Half of parents in the UK with a child aged five or under are reluctant to have more children due to the cost of childcare, despite recent Government initiatives to support them financially, according to Killik & Co, the independently-owned investment house.
In The Real Cost of Childcare Report (the full report can be accessed here), Killik & Co – which has been advising clients on how to save, plan and invest for almost 30 years – highlights couples with a child under five are spending £6,500 a year on childcare on average. However, the vast majority of these couples are not using two recently launched Government schemes that offer combined savings of £8,384 for parents with children aged three to five: 30 hours per week of free childcare in England – raised from 15 hours in September 2017 – and the Tax-Free Childcare Scheme introduced across the UK in April 2017.
- Only 31% of parents are using the initial 15 hours free childcare, with average savings of £3,192 per annum;
- None of the couples have started using the additional 15 hours free childcare introduced in September, worth an additional £3,192 in savings. However, just over a fifth (21%) do plan to use them in future;
- Only a fifth are using the Tax-Free Childcare Scheme, with inherent savings of up to £2,000 if a couple spends £8,000 on childcare via an online account which can be opened through the GOV.UK website;
- 40% of couples are using an existing Childcare Vouchers scheme, which will be closed to new applicants from April next year, allowing parents to make £933 worth of savings per year each. Childcare Vouchers can be used in conjunction with the 30 hours free childcare scheme highlighted above.
This lack of awareness and uptake follows widespread news coverage of usability problems affecting the Government’s website when introducing the schemes.
Given that over seven in ten parents surveyed hope that at least one of their children will attend university and one in eight is planning on private education for their children, these schemes are the perfect incentive to save and invest on a regular basis.
Svenja Keller, Head of Wealth Planning, Killik & Co. said:
“We are now living in an economic environment where the cost of childcare is influencing parents’ decision on whether or not they choose to have more children. This is a shocking position to be in, given that this decision comes as parents are still underestimating the cost of raising a young child by 34%.
This situation could be easily prevented as parents could make significant savings towards their goals through financial planning, regular savings and by making use of financial incentives. As we show in this report, parents could make over £8,000 worth of savings a year on childcare by using Government help. Also, our Killik Private Education Index (2015) showed that keeping a child in a state school until the age of eight would cut £97,000 – more than a third – off the total cost of a private education.

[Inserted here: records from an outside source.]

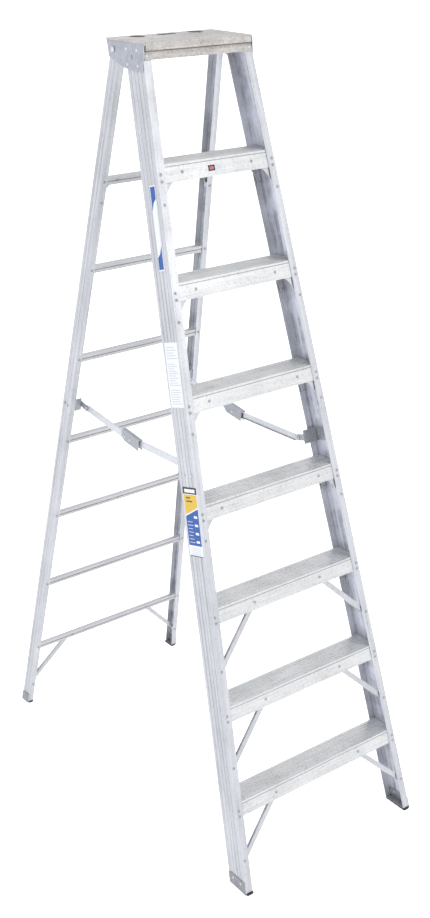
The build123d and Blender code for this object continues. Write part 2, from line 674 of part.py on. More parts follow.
with BuildPart() as pivot_spacers:
    with BuildSketch(web_plane(FRONT_RAIL, 0)):
        with Locations((BOLT_DEPTH, BOLT_UP / cos_ft)):
            Circle(SPACER_R)
            Circle(BOLT_R + SPACER_PLAY, mode=Mode.SUBTRACT)
    extrude(amount=SPACER - SPACER_PLAY)
    mirror(about=Plane.YZ)
finish("pivot_spacers", pivot_spacers.part)

# ---- feet -----------------------------------------------------------------------------------


def rail_point(rail, inset, back, height):
    """Plan position of a line along a rail where it crosses a height."""
    at = rail.from_local_coords((inset, back, 0))
    climb = (height - at.Z) / rail.z_dir.Z
    return at.X + rail.z_dir.X * climb, at.Y + rail.z_dir.Y * climb


def boot(rail, depth, flange, rivets):
    """Galvanised stirrup round the foot of a rail: outer plate, sole and inner plate."""
    with BuildPart() as stirrup:
        with BuildSketch(web_plane(rail, WEB_WALL)):
            with Locations((FLANGE_WALL + END_GAP, 0)):
                Rectangle(
                    depth - 2 * (FLANGE_WALL + END_GAP), 3 * BOOT_TOP,
                    align=(Align.MIN, Align.CENTER),
                )
        extrude(amount=BOOT_WALL)
        split(bisect_by=Plane.XY.offset(FOOT_Z), keep=Keep.TOP)
        with BuildSketch(web_plane(rail, 0)):
            Rectangle(depth, 3 * BOOT_TOP, align=(Align.MIN, Align.CENTER))
        extrude(amount=-BOOT_WALL)
        split(bisect_by=Plane.XY.offset(BOOT_TOP), keep=Keep.BOTTOM)
        split(bisect_by=Plane.XY.offset(BOOT_LOW), keep=Keep.TOP)
        with BuildSketch(Plane.XY.offset(PAD_HEIGHT)):
            with BuildLine():
                Polyline(
                    rail_point(rail, -BOOT_WALL, 0, FOOT_Z),
                    rail_point(rail, flange, 0, FOOT_Z),
                    rail_point(rail, flange, depth, FOOT_Z),
                    rail_point(rail, -BOOT_WALL, depth, FOOT_Z),
                    close=True,
                )
            make_face()
        extrude(amount=BOOT_WALL)
        with BuildSketch(web_plane(rail, -BOOT_WALL - 1)):
            with Locations(*rivets):
                Circle(hole_r)
        extrude(amount=WEB_WALL + 2 * BOOT_WALL + 2, mode=Mode.SUBTRACT)
    return stirrup.part


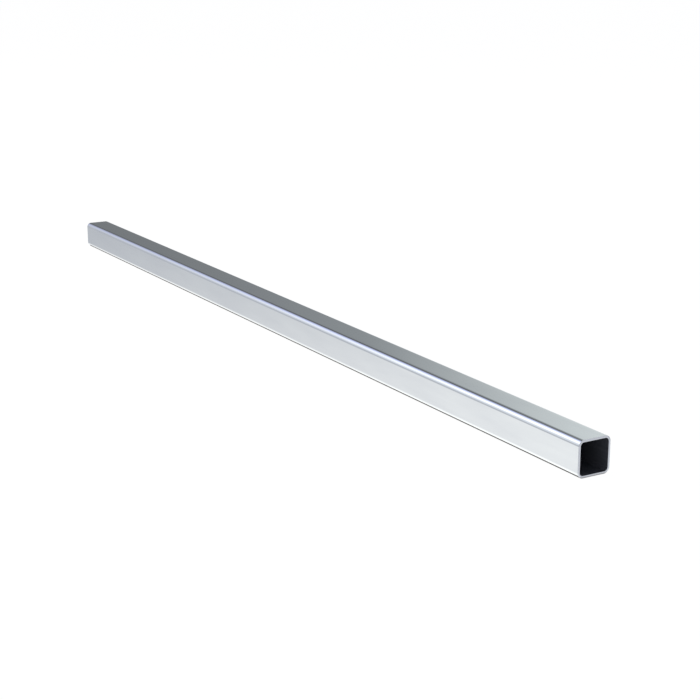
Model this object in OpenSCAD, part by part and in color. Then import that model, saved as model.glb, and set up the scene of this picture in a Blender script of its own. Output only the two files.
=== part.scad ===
// Extension tube: one length of cold-formed square steel tube, sawn off, deburred and zinc plated.
// Millimetres. The tube lies along X on one of its flats, and the origin is under its middle.

/* [Section] */
// Outside width of the tube, the same both ways
side = 30; // [20:1:60]
// Wall thickness
wall = 2; // [1:0.1:4]
// Bend radius on the inside of the four corners
inside_radius = 3; // [1:0.25:5]

/* [Length] */
// Cut length of the tube
length = 1000; // [100:10:3000]

/* [Cut ends] */
// Width of the 45 degree break that deburring leaves round the outside of each cut
outside_break = 0.25; // [0.1:0.05:0.5]
// Width of the 45 degree break round each mouth of the bore
bore_break = 0.2; // [0.1:0.05:0.4]

/* [Hidden] */

// The strip keeps its thickness in the bend, so both corner arcs share a centre.
outside_radius = inside_radius + wall;
bore = side - 2 * wall;
// The tool that cuts the bore runs this far past each end.
overrun = 1;
corners = [[-1, -1], [1, -1], [1, 1], [-1, 1]];
zinc = [0.80, 0.82, 0.84];
$fn = 96;

// One long side of a bar's outline, at `half` from its centre line. At both ends a positive
// `edge` breaks the corner at 45 degrees, and a negative one flares it.
function long_side(half, len, edge) = [
    [half - edge, -len / 2],
    [half, -len / 2 + abs(edge)],
    [half, len / 2 - abs(edge)],
    [half - edge, len / 2]
];

// Round rod along X, which fills one corner of the section.
module corner_rod(radius, len, edge) {
    rotate([0, 90, 0])
        rotate_extrude()
            polygon([[0, -len / 2], each long_side(radius, len, edge), [0, len / 2]]);
}

// Flat bar along X, `width` across Y and `thickness` through Z, with its ends worked on the
// two narrow sides.
module flat_bar(width, thickness, len, edge) {
    linear_extrude(height = thickness, center = true)
        rotate(90)
            polygon([for (turn = [1, -1], p = long_side(width / 2, len, edge)) turn * p]);
}

// Square bar along X with round corners, and a break or a flare round both ends.
module rounded_bar(width, radius, len, edge) {
    flat = width - 2 * radius;
    for (c = corners)
        translate([0, c[0] * flat / 2, c[1] * flat / 2])
            corner_rod(radius, len, edge);
    for (turn = [0, 90])
        rotate([turn, 0, 0])
            flat_bar(width, flat, len, edge);
}

// The tube: a rounded bar, less its bore and the flare at each mouth of the bore.
module square_tube() {
    color(zinc)
        translate([0, 0, side / 2])
            difference() {
                rounded_bar(side, outside_radius, length, outside_break);
                rounded_bar(bore, inside_radius, length + 2 * overrun, 0);
                rounded_bar(bore, inside_radius, length, -bore_break);
            }
}

square_tube();
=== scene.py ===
"""Blender look of the extension tube: square steel tube, zinc plated, on a white studio floor.

Sizes are in metres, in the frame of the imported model: the tube lies along X on z = 0.
"""

import logging
import math
from dataclasses import dataclass, field
from enum import Enum
from typing import Any

import bpy
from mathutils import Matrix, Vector

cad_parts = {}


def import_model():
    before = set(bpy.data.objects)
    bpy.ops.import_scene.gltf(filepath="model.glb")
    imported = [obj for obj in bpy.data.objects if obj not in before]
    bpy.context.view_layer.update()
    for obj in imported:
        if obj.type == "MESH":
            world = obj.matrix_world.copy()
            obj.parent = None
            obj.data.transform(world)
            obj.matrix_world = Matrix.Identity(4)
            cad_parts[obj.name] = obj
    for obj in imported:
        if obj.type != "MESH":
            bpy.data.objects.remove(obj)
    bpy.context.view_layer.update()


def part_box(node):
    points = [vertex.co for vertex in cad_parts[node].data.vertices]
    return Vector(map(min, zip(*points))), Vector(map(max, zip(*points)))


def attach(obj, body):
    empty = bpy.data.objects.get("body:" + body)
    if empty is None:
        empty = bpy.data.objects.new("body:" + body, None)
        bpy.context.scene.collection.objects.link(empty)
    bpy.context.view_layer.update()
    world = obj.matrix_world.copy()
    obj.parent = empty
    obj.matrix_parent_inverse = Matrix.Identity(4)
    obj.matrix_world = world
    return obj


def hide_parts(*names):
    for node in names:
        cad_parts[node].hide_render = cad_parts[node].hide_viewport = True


LOG = logging.getLogger("extension_tube")
MM = 0.001
NODE = "square_tube"
BODY = "root"
# Blender's noise seldom leaves this part of 0 to 1.
NOISE_LOW = 0.3
NOISE_HIGH = 0.7
# A wave texture goes through this many radians in each unit of its scaled place.
WAVE_RATE = 20.0


def linear(colour: str) -> tuple[float, float, float, float]:
    """Turns an sRGB hex colour into Blender's linear one.

    Args:
        colour: six hex digits after a hash, such as "#c0c4c8".

    Returns:
        Red, green, blue and an alpha of 1.
    """
    parts = [int(colour[i:i + 2], 16) / 255.0 for i in (1, 3, 5)]
    red, green, blue = (c / 12.92 if c <= 0.04045 else ((c + 0.055) / 1.055) ** 2.4 for c in parts)
    return red, green, blue, 1.0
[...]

At Killik & Co, we believe in planning ahead – of setting aside small amounts and doing so regularly. That way, parents benefit from the power of compounding on their savings and investments.
Start small, start early and seek advice – this is a mantra all parents should keep in mind.”
Not only is the cost of childcare putting parents off from having additional children, but they are relying heavily on family support with their existing children. Over 71% of respondents depend on extended family as the main source of childcare, with 65% of help specifically from the child’s grandparents.
Our survey reveals 40% of parents have cut back their working hours in the last five years due to the cost of childcare. More than double the number of women (49%) than men (22%) have reduced their working hours in the last five years due to the cost of childcare.
Looking at parents’ preferred savings habits, the average amount of savings per couple is 14% of household income. These preferred habits were spread out as follows (with some parents providing multiple answers): 64% are putting their money into savings accounts, followed by cash ISAs (37%), stocks & shares ISAs (18%), pensions (13%), unit trust funds (9%), direct investment in stocks (7%) and direct investment in bonds (4%).
When asked what parents would do with any potential savings from the new childcare schemes, respondents gave a variety of answers: 48% would add it to an existing savings account, 31% would put the money towards their mortgage, 18% planned to spend more on childcare, 10% were keen to invest, 9% would add to their pension and 4.5% would pay off debt.
Unsurprisingly, London emerged as the most expensive place for childcare with parents spending on average £152 per week compared to the lowest of £95 in the North East (please see a detailed regional breakdown in the attached report or here [hyperlink]). The highest take up of the 15 hours of free childcare was in the East Midlands with 38% using the service, with the North East the lowest at 23%.